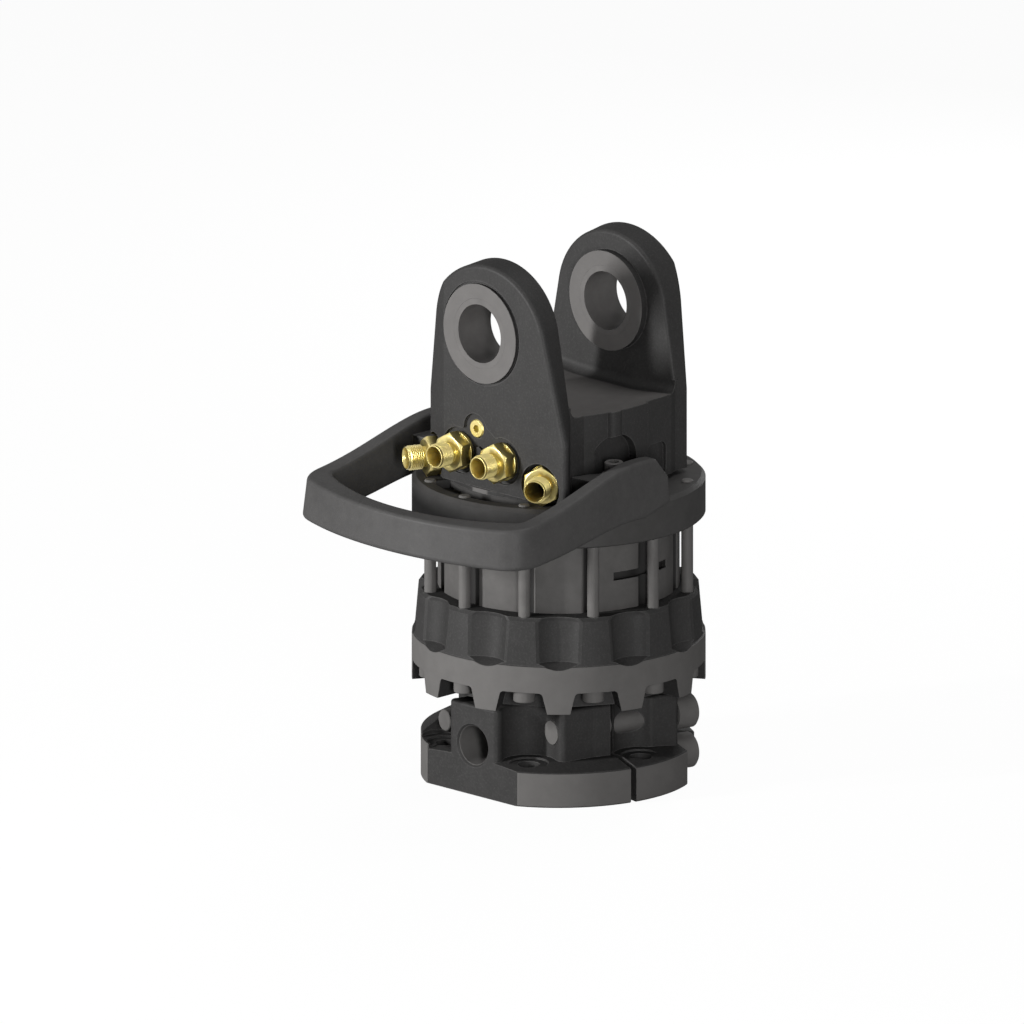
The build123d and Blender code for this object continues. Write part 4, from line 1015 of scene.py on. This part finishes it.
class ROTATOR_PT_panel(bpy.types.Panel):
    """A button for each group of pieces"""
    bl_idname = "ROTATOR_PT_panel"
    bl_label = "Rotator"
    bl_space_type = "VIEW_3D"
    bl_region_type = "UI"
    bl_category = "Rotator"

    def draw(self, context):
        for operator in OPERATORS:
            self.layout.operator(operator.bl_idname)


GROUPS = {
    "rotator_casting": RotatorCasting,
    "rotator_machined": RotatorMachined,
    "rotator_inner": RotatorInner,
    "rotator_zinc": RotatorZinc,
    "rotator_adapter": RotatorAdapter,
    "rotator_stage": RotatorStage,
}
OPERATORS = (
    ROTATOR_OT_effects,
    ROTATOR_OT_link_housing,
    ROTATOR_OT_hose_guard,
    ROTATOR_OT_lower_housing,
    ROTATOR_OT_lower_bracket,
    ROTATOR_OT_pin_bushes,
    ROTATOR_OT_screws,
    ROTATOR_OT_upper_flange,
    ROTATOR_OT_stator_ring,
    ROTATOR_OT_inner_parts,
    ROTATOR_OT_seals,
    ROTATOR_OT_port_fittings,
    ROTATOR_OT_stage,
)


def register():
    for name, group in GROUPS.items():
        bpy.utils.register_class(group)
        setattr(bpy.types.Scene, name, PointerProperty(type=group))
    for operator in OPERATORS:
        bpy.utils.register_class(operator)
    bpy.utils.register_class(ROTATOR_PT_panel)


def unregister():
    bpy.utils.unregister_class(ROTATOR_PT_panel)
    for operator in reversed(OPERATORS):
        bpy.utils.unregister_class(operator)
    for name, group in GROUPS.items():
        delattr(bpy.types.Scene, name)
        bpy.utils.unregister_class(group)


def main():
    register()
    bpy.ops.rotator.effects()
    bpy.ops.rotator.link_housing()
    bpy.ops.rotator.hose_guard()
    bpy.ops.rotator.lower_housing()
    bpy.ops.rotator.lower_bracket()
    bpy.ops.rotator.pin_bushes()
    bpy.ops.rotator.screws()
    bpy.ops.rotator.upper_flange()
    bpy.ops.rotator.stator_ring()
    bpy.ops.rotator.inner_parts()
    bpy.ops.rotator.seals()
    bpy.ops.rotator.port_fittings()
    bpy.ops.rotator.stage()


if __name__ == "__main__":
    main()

_ _ _

WRITTEN EXERCISE - Write down the full listing again, exactly.

SOLUTION BELOW -
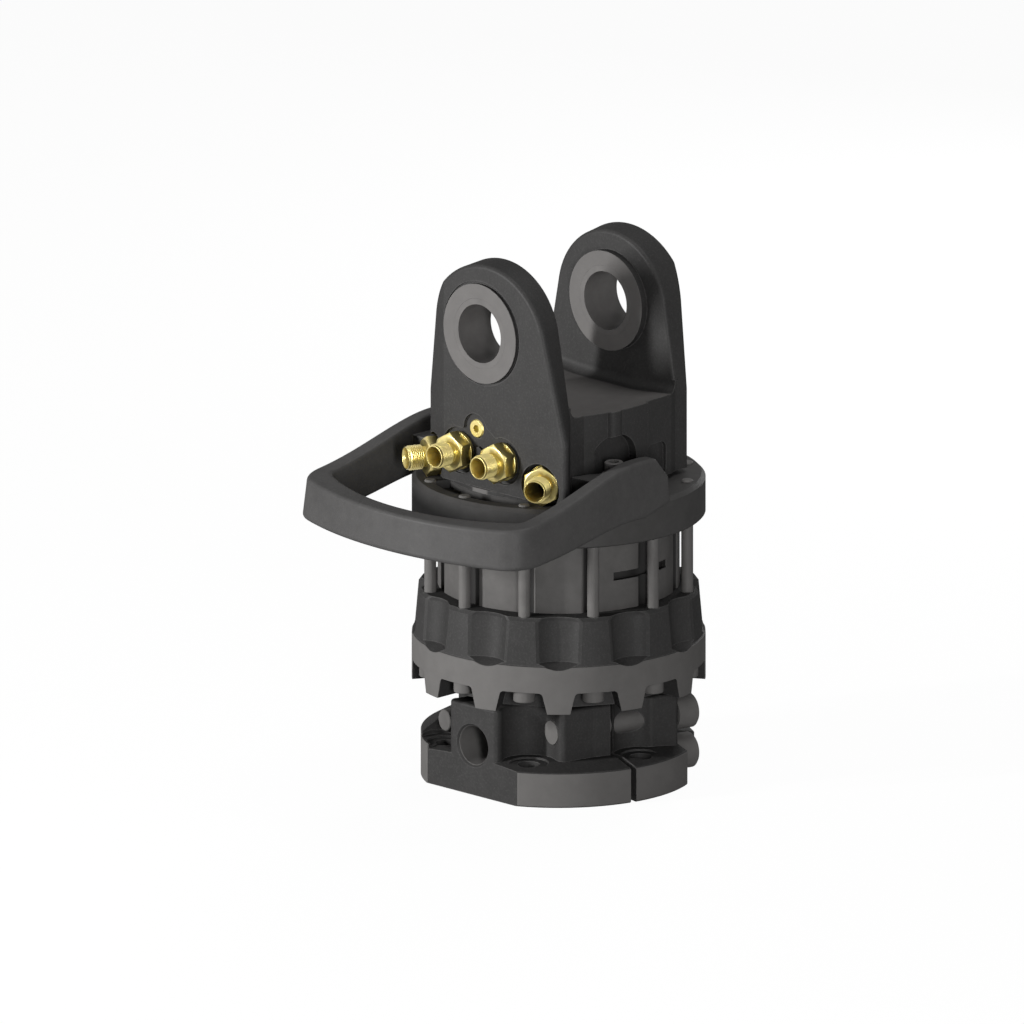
The build123d and Blender code for this object continues. Write part 4, from line 1015 of scene.py on. This part finishes it.
class ROTATOR_PT_panel(bpy.types.Panel):
    """A button for each group of pieces"""
    bl_idname = "ROTATOR_PT_panel"
    bl_label = "Rotator"
    bl_space_type = "VIEW_3D"
    bl_region_type = "UI"
    bl_category = "Rotator"

    def draw(self, context):
        for operator in OPERATORS:
            self.layout.operator(operator.bl_idname)


GROUPS = {
    "rotator_casting": RotatorCasting,
    "rotator_machined": RotatorMachined,
    "rotator_inner": RotatorInner,
    "rotator_zinc": RotatorZinc,
    "rotator_adapter": RotatorAdapter,
    "rotator_stage": RotatorStage,
}
OPERATORS = (
    ROTATOR_OT_effects,
    ROTATOR_OT_link_housing,
    ROTATOR_OT_hose_guard,
    ROTATOR_OT_lower_housing,
    ROTATOR_OT_lower_bracket,
    ROTATOR_OT_pin_bushes,
    ROTATOR_OT_screws,
    ROTATOR_OT_upper_flange,
    ROTATOR_OT_stator_ring,
    ROTATOR_OT_inner_parts,
    ROTATOR_OT_seals,
    ROTATOR_OT_port_fittings,
    ROTATOR_OT_stage,
)


def register():
    for name, group in GROUPS.items():
        bpy.utils.register_class(group)
        setattr(bpy.types.Scene, name, PointerProperty(type=group))
    for operator in OPERATORS:
        bpy.utils.register_class(operator)
    bpy.utils.register_class(ROTATOR_PT_panel)


def unregister():
    bpy.utils.unregister_class(ROTATOR_PT_panel)
    for operator in reversed(OPERATORS):
        bpy.utils.unregister_class(operator)
    for name, group in GROUPS.items():
        delattr(bpy.types.Scene, name)
        bpy.utils.unregister_class(group)


def main():
    register()
    bpy.ops.rotator.effects()
    bpy.ops.rotator.link_housing()
    bpy.ops.rotator.hose_guard()
    bpy.ops.rotator.lower_housing()
    bpy.ops.rotator.lower_bracket()
    bpy.ops.rotator.pin_bushes()
    bpy.ops.rotator.screws()
    bpy.ops.rotator.upper_flange()
    bpy.ops.rotator.stator_ring()
    bpy.ops.rotator.inner_parts()
    bpy.ops.rotator.seals()
    bpy.ops.rotator.port_fittings()
    bpy.ops.rotator.stage()


if __name__ == "__main__":
    main()